When a woman who has internalized these societal expectations finally achieves what she has been encouraged to aspire to, it’s understandable that she desires it to be celebrated on a grand scale.
It’s all about aspiration in our society. We tend to aspire for grandeur, even if we don’t initially have the means to afford it. The idea of a lavish wedding, complete with media coverage, exquisite traditional outfits (aso ebi and agbadas), delectable catering, and possibly a personalized hashtag, is portrayed as the ultimate ideal—every girl’s dream.
When a bride achieves this dream and shares the photos across social media, it sets a standard that others feel compelled to match or surpass. Thus, a cycle of escalating expectations begins.

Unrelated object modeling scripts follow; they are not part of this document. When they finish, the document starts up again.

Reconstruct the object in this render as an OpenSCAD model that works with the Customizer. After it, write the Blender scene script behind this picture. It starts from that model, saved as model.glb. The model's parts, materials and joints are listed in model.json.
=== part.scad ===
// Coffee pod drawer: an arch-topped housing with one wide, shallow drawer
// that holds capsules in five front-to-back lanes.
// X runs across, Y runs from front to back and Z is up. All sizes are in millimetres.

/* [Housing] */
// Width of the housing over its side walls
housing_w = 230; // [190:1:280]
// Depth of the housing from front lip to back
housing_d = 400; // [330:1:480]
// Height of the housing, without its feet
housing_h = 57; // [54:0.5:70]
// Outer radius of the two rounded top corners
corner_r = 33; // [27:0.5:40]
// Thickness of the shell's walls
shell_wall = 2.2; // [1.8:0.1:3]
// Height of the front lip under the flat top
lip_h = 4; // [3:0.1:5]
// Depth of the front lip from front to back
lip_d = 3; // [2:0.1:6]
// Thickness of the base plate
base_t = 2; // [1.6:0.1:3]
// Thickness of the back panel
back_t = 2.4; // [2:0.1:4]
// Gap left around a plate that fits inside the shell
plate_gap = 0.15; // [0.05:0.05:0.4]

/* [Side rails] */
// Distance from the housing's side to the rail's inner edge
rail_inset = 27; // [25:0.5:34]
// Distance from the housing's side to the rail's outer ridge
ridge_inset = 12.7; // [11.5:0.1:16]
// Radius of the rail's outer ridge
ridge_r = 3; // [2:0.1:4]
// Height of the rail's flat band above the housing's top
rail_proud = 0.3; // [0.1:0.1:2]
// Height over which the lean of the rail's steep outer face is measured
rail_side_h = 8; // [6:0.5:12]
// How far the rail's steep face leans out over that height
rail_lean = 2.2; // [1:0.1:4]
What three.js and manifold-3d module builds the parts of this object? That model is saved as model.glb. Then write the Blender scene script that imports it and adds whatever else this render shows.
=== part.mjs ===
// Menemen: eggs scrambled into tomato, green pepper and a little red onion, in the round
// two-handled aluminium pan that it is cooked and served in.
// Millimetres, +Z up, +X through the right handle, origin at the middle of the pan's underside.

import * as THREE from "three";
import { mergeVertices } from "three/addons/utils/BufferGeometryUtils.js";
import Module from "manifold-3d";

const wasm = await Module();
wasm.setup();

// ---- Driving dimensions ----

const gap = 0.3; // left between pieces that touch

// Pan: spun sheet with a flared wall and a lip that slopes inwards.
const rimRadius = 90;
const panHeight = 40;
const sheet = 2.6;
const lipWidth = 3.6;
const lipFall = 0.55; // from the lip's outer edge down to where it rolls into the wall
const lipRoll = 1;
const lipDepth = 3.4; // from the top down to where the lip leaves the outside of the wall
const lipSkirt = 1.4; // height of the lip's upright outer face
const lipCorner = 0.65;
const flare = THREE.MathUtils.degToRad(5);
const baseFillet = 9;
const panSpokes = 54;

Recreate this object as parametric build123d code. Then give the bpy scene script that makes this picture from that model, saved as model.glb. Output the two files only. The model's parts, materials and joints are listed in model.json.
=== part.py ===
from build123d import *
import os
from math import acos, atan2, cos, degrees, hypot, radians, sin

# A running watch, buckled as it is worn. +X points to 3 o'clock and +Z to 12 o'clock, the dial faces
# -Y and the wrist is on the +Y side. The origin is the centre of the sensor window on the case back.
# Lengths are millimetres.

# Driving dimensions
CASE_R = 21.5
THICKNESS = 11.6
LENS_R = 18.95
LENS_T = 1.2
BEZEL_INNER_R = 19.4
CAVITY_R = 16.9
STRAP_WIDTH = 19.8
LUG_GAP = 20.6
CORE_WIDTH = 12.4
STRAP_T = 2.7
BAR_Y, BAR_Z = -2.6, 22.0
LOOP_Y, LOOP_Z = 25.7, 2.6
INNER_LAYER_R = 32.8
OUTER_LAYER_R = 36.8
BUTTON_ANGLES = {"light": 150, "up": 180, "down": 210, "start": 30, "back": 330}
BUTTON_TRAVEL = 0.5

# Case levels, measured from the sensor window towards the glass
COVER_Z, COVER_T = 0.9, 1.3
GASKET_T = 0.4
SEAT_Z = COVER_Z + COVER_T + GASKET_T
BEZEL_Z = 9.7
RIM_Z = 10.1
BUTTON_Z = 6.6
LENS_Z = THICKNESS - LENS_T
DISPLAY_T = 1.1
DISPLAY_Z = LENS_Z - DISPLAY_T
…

This pressure doesn’t go unnoticed. With the amplification of weddings through social media, entire industries have emerged in Nigeria. There are now specialized makeup artists, catering companies, interior decorators for hall beautification, wedding photographers capturing every moment, and designers crafting bespoke dresses and agbadas. The list goes on.
Certainly, the influence of those involved in the wedding industry cannot be overlooked in promoting the idea of a grand wedding as the ideal.
“Wedding planners often favor big weddings because they are more lucrative,” explains Demilade, a wedding planner based in Lagos. “Successfully organizing large weddings not only brings more profit but also leads to valuable connections. That’s crucial because everyone hopes for bigger and better opportunities.”
In essence, the wedding industry thrives on promoting and facilitating grand celebrations, which in turn perpetuates the cultural aspiration for elaborate weddings among couples and their families.

When it’s all said and done, there is a possibility that when the wedding bells toll, the desire for a good celebration trumps our personal preferences.
Everyone enjoys a great party, and few events rival the festivity of a wedding ceremony. The focus is on new beginnings, delicious food, flowing drinks, and a joyful atmosphere—it’s hard to beat that.
However, amidst all the celebrations, it’s crucial not to lose sight of the most important people: the bride and groom. Unfortunately, this can sometimes happen.
“We’ve witnessed situations where couples didn’t get to enjoy their own wedding day,” Adebusoye notes. “Parents overshadowed the event with their demands, and the entertainment seemed more for them than for the couple. Even the DJ struggled to create the right vibe.”
While large weddings can be joyful occasions, they shouldn’t overshadow the couple’s privacy, financial stability, or the foundation of their relationship.
Beyond a cultural trend, the phenomenon of big weddings has become a significant cultural export. Clips of Nigerian weddings, with their lively dancing, frequently go viral. The concept of a lavish Lagos wedding also inspired one of the biggest movies of 2016, “The Wedding Party.”
So, perhaps our fascination with grand weddings has its merits. Nigerians have transformed brides and grooms into creators of captivating content. What was once a routine four-hour ceremony has evolved into a thriving indigenous industry worth billions of naira annually.
While executing such events may pose challenges, the significant cultural and economic impact they generate makes it understandable why many are willing to save up to uphold this evolving tradition.